Others have spoken publicly in Australia and held up placards at gatherings calling on the government to find its voice and help a citizen in need of assistance.
Ricketson’s biggest supporters, however, have been his adopted daughter Roxanne Holmes and her sister and brother. Like the movie stars who know Ricketson and have worked with him, they also fear he will die in a decrepit Cambodian prison.
His children describe him as a slightly eccentric humanitarian whose mission in life is to highlight the plight of those who need help.
“As a filmmaker and journalist, James has always traveled the world sharing people’s stories and documenting their lives through his lens,” Roxanne told Asia Times on Wednesday.
“His passion for humanity often shone the spotlight on the ‘poor and powerless.’ His compassion is so huge that he simply refused to walk away. He would literally give you the shirt off his back.”
Holmes, Ricketson’s adopted daughter, said her own life was a good example of Ricketson’s compassion for those struggling to get through life.

A photo taken 20 years ago of Roxanne Holmes and James Ricketson. Photo: Roxanne Holmes
A troubled young woman who had been abused through her childhood, Roxanne was in a government care facility with little hope of a normal life when Ricketson heard her story and applied to take custody of her. At the time, Ricketson was filming a documentary at the facility for juveniles in Sydney’s rough Western suburbs.
Thirty years later, and with patience, love, kindness and compassion, Roxanne credits Ricketson with turning her life around. She has been a key player in the push to get him released.
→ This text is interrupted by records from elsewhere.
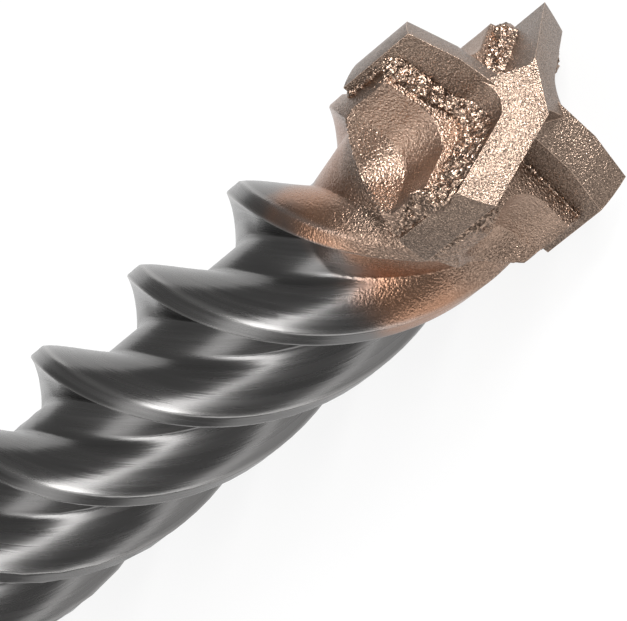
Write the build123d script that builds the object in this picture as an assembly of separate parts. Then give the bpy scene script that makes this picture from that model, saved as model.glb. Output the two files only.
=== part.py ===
"""Masonry drill bit, 12 mm, with a four-edged carbide tip and a four-start flute. Millimetres.

The bit lies along X with its cutting tip toward +X and its struck end face at the origin. Angles run
about the axis from +Y toward +Z, so a right-hand flute gains angle toward the tip.
"""
from build123d import *
import math
import os

# Whole bit
OVERALL_LENGTH = 160.0
CUTTING_DIAMETER = 12.0

# Shank with a struck end, two drive grooves open at the end and two closed lock grooves
SHANK_DIAMETER = 10.0
END_CHAMFER = 1.0
DRIVE_GROOVE_WIDTH = 3.6
DRIVE_GROOVE_DEPTH = 1.9
DRIVE_GROOVE_LENGTH = 29.0
LOCK_GROOVE_RADIUS = 3.5
LOCK_GROOVE_DEPTH = 1.5
LOCK_GROOVE_START = 9.0
LOCK_GROOVE_END = 28.0

# Neck and flute, a right-hand helix with four ribs
NECK_END = 58.0
NECK_CONE = 1.5
LAND_DIAMETER = 10.6
CORE_DIAMETER = 6.2
FLUTE_STARTS = 4
FLUTE_LEAD = 34.0
FLUTE_RUNOUT = 11.0
RIB_LEAD = 10.1
BACK_FLANK_SWEEP = 11.0
BACK_FLANK_HOOK = 1.0
FLOOR_SWEEP = 50.0
SHOULDER_SWEEP = 78.0
FRONT_FLANK_BULGE = 0.25

# Head, measured back from the plane of the four cutting corners
HEAD_DIAMETER = 11.2
HEAD_LENGTH = 6.7
HEAD_SWELL = 1.2
HEAD_RAMP = 6.0
HEAD_TOP_OUTER = 2.35
HEAD_TOP_INNER = 1.6
RAMP_TOP_RADIUS = 4.3

# Pockets, milled into the head between the arms
POCKET_LEAD_WALL = 1.6
POCKET_HEEL_WALL = 1.4
POCKET_CORNER = 1.8
POCKET_STRAIGHT = 4.9
POCKET_END_SLOPE = 1.7

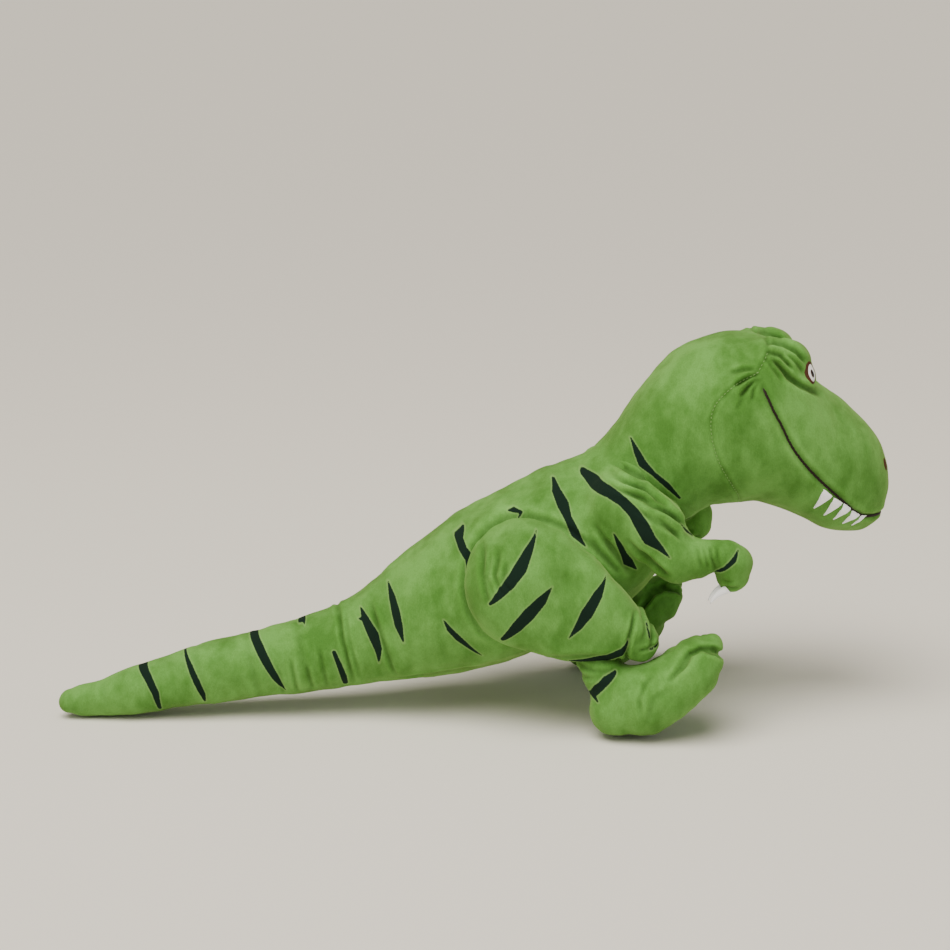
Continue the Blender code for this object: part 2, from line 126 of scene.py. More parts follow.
# Wide even light from high over the toy's right hip, with very soft shadows.
sky = bpy.data.lights.new("skylight", "SUN")
sky.energy = 3.1
sky.angle = math.radians(48)
sky.color = srgb("#fffaf2")[:3]
skylight = bpy.data.objects.new("skylight", sky)
bpy.context.scene.collection.objects.link(skylight)
skylight.rotation_euler = Vector((-0.45, -0.55, 1.5)).to_track_quat("Z", "Y").to_euler()

world = bpy.data.worlds.new("studio")
world.use_nodes = True
background = world.node_tree.nodes["Background"]
background.inputs["Color"].default_value = srgb("#f6f0e0")
# Seen directly, the backdrop is as pale as the board; as a light it is dimmer.
seen = node(world.node_tree, "ShaderNodeLightPath").outputs["Is Camera Ray"]
strength = node(world.node_tree, "ShaderNodeMapRange", [("Value", seen), ("To Min", 0.28),
                                                        ("To Max", 0.95)])
world.node_tree.links.new(strength.outputs["Result"], background.inputs["Strength"])
bpy.context.scene.world = world

# --- Body and tail cover ---------------------------------------------------------------
# The green velour cover of the body and tail, stuffed until it is round. It is one skin with
# the upper arms. It is cut into lengths across the tail and at the shoulder.
MM = 0.001          # tables and shapes are in millimetres, meshes in metres
STEP = 2.0          # spacing of a cover's mesh, mm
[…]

A year ago she started a petition – change.org/freejames – which now has more than 105,000 signatures from actors, journalists, academics and Cambodian communities calling for his release.
While pressure is mounting on the Cambodian and Australian governments to free a man convicted in what most see as a travesty of justice, time is running out for the ailing Australian filmmaker. If Pilger decides to make another film about Cambodia, he will have a good cast of actors ready to step up and play the lead role.